▶ **Short task**
Find the word "bends" in the data. Return every line where it appears.

▶ **Dataset records**
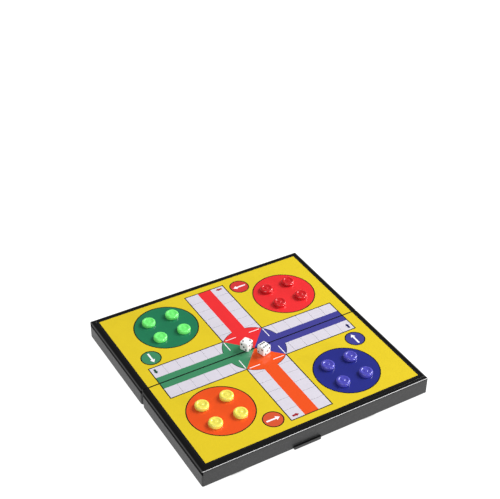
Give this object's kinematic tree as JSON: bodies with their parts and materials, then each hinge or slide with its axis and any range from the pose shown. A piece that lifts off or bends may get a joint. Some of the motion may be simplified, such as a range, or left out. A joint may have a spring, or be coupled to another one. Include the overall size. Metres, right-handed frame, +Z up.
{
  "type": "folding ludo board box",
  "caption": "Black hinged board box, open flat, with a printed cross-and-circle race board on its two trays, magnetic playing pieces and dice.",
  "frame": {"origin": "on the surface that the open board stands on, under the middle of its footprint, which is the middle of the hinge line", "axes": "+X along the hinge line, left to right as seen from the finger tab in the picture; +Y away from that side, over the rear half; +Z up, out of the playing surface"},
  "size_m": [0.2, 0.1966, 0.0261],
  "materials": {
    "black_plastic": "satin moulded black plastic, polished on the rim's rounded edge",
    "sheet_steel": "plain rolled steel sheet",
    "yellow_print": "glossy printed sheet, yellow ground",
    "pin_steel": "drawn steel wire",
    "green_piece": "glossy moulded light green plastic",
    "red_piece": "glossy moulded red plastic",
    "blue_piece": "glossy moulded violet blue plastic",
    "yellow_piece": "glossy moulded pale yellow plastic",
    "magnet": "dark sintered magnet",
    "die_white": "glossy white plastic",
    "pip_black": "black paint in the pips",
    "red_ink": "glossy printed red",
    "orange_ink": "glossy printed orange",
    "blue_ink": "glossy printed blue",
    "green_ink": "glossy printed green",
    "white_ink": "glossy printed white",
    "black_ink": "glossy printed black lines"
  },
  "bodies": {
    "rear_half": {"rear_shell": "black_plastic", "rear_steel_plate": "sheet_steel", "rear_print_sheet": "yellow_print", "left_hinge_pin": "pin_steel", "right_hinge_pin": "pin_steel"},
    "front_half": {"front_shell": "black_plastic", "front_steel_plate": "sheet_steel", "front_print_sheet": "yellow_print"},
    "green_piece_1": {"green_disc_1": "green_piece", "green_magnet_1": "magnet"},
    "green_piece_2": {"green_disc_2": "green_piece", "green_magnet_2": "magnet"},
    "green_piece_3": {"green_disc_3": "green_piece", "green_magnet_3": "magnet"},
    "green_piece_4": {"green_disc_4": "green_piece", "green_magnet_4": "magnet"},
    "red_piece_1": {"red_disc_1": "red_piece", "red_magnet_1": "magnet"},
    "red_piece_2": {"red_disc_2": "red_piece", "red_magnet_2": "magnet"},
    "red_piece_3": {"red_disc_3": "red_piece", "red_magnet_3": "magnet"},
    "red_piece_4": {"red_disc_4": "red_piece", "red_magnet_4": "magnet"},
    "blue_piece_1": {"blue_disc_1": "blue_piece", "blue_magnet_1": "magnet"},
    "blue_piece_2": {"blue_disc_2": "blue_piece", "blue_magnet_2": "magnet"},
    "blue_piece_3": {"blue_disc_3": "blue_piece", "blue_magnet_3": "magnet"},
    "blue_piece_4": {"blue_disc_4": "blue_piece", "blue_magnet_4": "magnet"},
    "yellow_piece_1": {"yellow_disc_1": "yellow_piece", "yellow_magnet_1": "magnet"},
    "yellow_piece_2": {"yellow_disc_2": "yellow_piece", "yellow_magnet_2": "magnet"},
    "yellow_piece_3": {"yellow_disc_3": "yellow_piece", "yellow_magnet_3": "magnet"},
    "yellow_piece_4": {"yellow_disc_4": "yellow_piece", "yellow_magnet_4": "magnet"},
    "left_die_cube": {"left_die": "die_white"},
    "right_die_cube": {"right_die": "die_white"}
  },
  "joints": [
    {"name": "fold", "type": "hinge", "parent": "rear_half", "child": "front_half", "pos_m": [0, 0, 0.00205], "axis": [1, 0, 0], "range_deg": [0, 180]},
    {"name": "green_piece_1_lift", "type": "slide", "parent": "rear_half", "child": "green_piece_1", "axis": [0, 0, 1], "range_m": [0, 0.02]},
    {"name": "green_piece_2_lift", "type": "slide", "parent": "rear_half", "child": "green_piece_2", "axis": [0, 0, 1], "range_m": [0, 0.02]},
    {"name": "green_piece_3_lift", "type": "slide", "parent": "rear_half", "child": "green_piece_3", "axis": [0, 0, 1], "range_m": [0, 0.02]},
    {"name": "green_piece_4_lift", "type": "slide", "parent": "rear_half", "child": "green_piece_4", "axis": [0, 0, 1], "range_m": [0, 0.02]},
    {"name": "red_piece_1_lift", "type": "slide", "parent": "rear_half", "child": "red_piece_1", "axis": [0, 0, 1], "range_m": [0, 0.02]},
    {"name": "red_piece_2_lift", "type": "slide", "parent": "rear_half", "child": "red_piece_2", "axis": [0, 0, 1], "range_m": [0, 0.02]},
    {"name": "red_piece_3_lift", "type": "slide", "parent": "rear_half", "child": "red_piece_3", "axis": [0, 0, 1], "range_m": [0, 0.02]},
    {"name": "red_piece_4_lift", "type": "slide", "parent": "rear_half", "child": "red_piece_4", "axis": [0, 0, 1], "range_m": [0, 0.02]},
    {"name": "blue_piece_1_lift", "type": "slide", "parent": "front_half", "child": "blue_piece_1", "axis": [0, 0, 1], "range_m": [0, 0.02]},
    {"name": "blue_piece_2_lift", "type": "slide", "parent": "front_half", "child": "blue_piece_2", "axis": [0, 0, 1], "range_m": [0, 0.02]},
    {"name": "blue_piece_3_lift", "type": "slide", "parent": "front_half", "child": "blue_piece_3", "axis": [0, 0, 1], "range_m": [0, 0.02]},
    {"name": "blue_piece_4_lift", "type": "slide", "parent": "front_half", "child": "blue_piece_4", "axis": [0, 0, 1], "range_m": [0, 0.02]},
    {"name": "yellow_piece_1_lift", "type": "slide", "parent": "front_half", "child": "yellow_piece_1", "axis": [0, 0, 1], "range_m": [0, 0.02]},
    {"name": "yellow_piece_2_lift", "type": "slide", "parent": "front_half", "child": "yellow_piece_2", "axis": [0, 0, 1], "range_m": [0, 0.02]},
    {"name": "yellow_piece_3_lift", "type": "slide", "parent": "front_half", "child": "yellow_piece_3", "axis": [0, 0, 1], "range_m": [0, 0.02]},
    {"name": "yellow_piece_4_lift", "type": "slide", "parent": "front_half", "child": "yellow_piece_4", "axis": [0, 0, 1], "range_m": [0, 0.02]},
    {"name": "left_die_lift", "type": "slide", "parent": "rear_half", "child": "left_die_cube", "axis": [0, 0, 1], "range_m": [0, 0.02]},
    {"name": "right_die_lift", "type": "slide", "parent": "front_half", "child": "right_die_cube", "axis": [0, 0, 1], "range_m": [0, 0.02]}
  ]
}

* * *

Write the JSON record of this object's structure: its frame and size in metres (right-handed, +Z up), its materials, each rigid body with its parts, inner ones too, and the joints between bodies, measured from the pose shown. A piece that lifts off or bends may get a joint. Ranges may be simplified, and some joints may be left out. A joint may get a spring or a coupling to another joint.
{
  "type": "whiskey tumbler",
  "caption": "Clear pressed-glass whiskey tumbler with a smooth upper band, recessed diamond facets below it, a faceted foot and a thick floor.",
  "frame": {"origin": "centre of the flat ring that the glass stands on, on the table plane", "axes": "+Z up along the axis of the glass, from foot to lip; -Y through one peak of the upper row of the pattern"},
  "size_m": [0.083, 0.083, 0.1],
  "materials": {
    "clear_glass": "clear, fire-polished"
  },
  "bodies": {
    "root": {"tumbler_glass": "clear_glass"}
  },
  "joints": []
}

▶ **The response**
Give this object's kinematic tree as JSON: bodies with their parts and materials, then each hinge or slide with its axis and any range from the pose shown. A piece that lifts off or bends may get a joint. Some of the motion may be simplified, such as a range, or left out. A joint may have a spring, or be coupled to another one. Include the overall size. Metres, right-handed frame, +Z up.
Write the JSON record of this object's structure: its frame and size in metres (right-handed, +Z up), its materials, each rigid body with its parts, inner ones too, and the joints between bodies, measured from the pose shown. A piece that lifts off or bends may get a joint. Ranges may be simplified, and some joints may be left out. A joint may get a spring or a coupling to another joint.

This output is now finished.